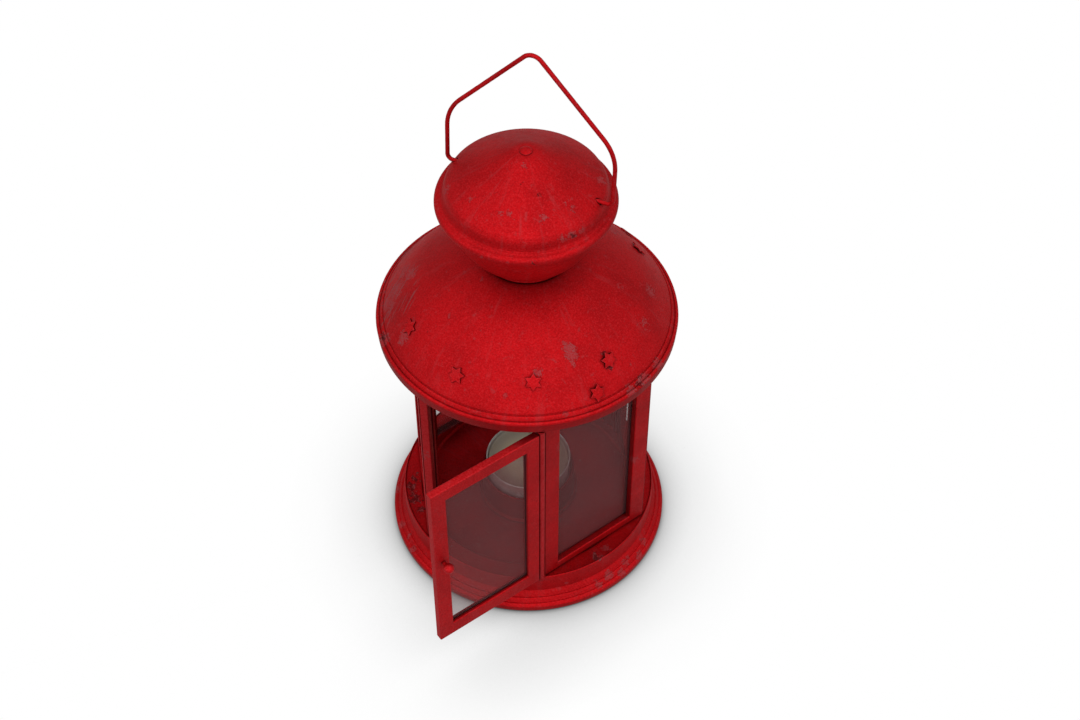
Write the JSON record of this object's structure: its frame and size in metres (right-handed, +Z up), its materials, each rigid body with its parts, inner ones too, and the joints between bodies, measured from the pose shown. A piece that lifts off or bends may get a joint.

==

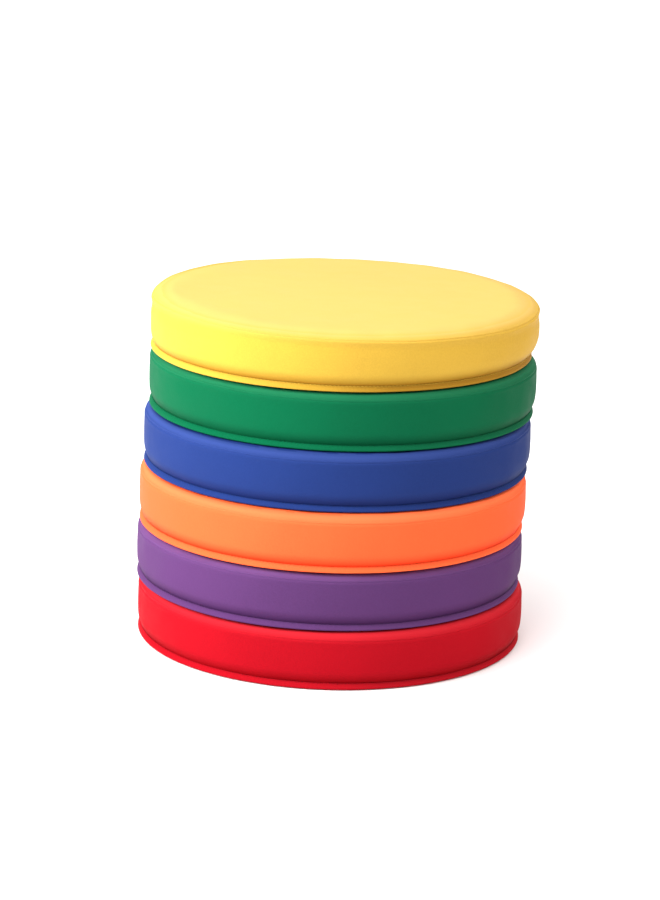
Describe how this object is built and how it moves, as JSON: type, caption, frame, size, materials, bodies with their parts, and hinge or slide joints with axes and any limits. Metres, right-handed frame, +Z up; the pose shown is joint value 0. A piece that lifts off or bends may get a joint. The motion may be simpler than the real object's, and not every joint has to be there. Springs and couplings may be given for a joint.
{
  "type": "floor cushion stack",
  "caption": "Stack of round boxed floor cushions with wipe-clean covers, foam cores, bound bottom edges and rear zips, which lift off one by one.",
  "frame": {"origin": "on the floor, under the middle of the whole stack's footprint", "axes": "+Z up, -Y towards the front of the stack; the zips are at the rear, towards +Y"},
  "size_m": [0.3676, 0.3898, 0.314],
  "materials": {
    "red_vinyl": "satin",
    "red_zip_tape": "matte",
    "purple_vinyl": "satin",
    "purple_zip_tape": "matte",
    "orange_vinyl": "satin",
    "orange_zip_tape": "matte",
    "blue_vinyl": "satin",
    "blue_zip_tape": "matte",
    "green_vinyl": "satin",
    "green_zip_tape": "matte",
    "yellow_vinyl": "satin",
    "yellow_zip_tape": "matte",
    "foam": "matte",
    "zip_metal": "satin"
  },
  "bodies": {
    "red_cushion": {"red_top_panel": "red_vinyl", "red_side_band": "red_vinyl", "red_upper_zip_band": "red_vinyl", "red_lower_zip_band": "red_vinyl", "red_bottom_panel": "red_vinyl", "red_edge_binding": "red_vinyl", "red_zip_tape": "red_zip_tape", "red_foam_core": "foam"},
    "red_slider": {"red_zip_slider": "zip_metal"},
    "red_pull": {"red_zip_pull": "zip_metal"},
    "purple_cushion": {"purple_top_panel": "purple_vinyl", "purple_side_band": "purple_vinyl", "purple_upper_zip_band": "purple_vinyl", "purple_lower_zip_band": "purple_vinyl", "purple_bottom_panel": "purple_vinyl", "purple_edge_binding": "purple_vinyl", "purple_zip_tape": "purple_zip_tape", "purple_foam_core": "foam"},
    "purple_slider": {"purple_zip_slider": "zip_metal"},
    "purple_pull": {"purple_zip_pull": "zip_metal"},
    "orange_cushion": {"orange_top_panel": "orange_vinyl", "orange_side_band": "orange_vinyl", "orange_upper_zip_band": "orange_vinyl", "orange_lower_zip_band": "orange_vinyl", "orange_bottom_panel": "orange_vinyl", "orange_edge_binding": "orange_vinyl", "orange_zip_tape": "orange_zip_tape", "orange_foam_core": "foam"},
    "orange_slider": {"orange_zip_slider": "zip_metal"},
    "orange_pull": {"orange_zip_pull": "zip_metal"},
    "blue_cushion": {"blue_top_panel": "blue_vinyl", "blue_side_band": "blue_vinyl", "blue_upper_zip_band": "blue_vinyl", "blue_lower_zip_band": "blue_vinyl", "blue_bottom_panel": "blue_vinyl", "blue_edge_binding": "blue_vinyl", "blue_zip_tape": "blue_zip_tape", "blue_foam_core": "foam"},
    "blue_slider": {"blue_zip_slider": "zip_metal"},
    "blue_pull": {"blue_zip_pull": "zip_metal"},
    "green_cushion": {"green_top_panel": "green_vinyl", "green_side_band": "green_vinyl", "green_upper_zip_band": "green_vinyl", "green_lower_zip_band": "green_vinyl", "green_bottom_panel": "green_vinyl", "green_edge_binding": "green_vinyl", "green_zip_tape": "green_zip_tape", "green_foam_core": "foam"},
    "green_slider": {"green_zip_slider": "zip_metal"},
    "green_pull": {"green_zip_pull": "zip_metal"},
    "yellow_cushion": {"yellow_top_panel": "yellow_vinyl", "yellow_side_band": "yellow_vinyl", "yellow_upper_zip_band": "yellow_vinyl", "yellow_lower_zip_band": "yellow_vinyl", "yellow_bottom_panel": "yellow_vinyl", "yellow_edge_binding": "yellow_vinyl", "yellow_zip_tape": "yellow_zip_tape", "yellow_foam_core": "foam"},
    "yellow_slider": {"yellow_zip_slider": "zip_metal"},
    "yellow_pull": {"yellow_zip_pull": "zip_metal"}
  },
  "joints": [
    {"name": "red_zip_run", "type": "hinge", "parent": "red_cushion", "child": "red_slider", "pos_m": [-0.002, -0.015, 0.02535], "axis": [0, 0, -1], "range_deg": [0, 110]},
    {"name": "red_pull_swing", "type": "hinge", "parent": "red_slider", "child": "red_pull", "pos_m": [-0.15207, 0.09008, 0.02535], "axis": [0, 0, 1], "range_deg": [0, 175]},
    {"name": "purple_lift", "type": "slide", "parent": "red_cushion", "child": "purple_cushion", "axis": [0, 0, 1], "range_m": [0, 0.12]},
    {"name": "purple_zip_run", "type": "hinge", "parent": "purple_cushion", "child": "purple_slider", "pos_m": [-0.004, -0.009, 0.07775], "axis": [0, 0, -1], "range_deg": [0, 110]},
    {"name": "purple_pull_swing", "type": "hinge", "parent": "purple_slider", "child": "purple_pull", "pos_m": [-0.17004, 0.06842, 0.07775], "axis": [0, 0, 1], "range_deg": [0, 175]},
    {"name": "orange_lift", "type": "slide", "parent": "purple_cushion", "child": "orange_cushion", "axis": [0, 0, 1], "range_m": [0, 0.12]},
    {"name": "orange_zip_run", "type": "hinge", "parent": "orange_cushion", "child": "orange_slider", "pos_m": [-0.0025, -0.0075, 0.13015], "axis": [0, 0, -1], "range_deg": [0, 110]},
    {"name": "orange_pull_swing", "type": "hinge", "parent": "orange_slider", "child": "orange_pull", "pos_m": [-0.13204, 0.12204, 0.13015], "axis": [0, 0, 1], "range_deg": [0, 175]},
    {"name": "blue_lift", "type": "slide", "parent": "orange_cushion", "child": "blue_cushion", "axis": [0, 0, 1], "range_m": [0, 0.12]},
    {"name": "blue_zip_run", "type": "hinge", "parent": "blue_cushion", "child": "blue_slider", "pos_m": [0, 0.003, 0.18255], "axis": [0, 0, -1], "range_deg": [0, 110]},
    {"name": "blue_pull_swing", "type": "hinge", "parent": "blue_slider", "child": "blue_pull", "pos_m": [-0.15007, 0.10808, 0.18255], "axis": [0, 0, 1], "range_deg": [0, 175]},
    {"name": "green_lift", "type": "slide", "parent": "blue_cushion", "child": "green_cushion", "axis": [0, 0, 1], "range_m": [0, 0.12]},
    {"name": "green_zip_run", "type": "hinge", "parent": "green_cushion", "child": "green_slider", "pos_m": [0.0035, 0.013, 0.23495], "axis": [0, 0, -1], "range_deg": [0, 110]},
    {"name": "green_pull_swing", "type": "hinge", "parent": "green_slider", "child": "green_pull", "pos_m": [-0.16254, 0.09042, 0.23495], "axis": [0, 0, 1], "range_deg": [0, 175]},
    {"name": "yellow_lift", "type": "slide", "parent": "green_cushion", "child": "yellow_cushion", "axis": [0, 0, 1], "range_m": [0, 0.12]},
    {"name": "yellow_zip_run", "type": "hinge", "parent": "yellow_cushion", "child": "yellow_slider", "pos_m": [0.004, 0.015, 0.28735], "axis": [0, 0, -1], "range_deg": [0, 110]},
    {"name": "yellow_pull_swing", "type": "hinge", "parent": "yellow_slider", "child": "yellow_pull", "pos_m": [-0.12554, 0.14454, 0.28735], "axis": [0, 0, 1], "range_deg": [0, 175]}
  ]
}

* * *

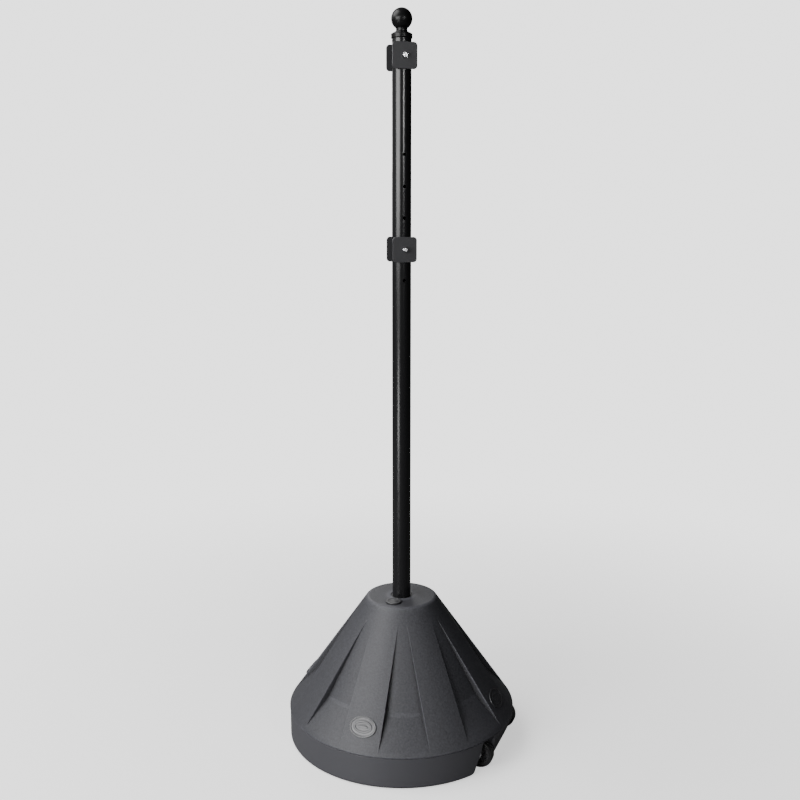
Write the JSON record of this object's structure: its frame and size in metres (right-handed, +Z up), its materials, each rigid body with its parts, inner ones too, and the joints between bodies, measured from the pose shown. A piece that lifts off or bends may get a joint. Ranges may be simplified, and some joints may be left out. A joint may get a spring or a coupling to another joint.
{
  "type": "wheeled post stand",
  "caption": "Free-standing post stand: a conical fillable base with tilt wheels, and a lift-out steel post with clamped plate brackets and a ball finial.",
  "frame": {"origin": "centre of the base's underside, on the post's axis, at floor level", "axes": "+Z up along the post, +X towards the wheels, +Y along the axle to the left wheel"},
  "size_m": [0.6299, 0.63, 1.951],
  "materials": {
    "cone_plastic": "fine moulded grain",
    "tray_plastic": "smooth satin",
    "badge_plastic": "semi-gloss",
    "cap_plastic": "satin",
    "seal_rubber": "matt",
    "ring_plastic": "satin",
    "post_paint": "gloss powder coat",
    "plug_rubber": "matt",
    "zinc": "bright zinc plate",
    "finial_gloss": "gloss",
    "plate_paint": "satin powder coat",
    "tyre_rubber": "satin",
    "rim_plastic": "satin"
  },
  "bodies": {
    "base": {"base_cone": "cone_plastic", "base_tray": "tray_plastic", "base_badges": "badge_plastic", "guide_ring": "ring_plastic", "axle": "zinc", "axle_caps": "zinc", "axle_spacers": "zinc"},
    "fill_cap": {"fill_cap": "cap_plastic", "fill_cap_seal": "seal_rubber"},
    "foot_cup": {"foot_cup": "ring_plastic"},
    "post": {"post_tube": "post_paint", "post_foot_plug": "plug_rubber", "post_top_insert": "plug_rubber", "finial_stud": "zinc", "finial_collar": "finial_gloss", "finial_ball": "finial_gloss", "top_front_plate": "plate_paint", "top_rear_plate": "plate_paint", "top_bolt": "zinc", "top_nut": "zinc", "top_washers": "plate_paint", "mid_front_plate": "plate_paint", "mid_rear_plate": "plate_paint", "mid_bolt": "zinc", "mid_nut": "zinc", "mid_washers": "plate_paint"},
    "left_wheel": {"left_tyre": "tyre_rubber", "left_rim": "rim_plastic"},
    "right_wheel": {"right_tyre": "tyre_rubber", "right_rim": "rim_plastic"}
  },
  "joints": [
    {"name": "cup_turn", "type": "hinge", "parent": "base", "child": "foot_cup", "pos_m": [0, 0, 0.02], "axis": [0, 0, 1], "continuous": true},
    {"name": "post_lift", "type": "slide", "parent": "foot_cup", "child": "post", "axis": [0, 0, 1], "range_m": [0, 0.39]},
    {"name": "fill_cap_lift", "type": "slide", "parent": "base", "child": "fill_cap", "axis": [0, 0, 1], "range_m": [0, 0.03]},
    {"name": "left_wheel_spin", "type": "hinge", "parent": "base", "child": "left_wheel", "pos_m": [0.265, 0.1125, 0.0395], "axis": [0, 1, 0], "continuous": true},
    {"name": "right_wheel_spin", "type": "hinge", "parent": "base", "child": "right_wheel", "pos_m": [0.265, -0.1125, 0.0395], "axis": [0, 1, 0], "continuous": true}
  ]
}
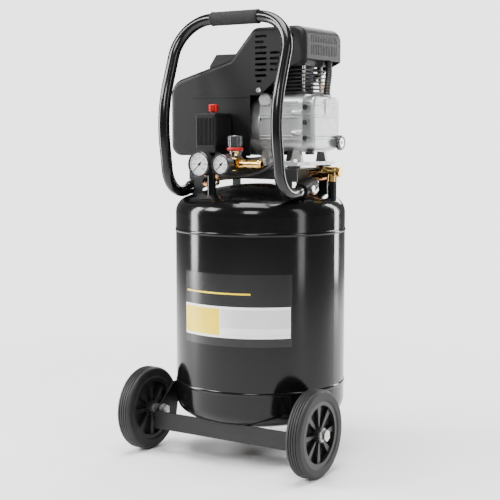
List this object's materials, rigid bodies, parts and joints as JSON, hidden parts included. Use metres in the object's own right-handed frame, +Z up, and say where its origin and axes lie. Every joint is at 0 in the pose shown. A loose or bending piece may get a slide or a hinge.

Required work
Search the data for the string "origin". List each line that has it.

Written answer
  "frame": {"origin": "on the floor, under the middle of the whole stack's footprint", "axes": "+Z up, -Y towards the front of the stack; the zips are at the rear, towards +Y"},
  "frame": {"origin": "centre of the base's underside, on the post's axis, at floor level", "axes": "+Z up along the post, +X towards the wheels, +Y along the axle to the left wheel"},
List this object's materials, rigid bodies, parts and joints as JSON, hidden parts included. Use metres in the object's own right-handed frame, +Z up, and say where its origin and axes lie. Every joint is at 0 in the pose shown. A loose or bending piece may get a slide or a hinge.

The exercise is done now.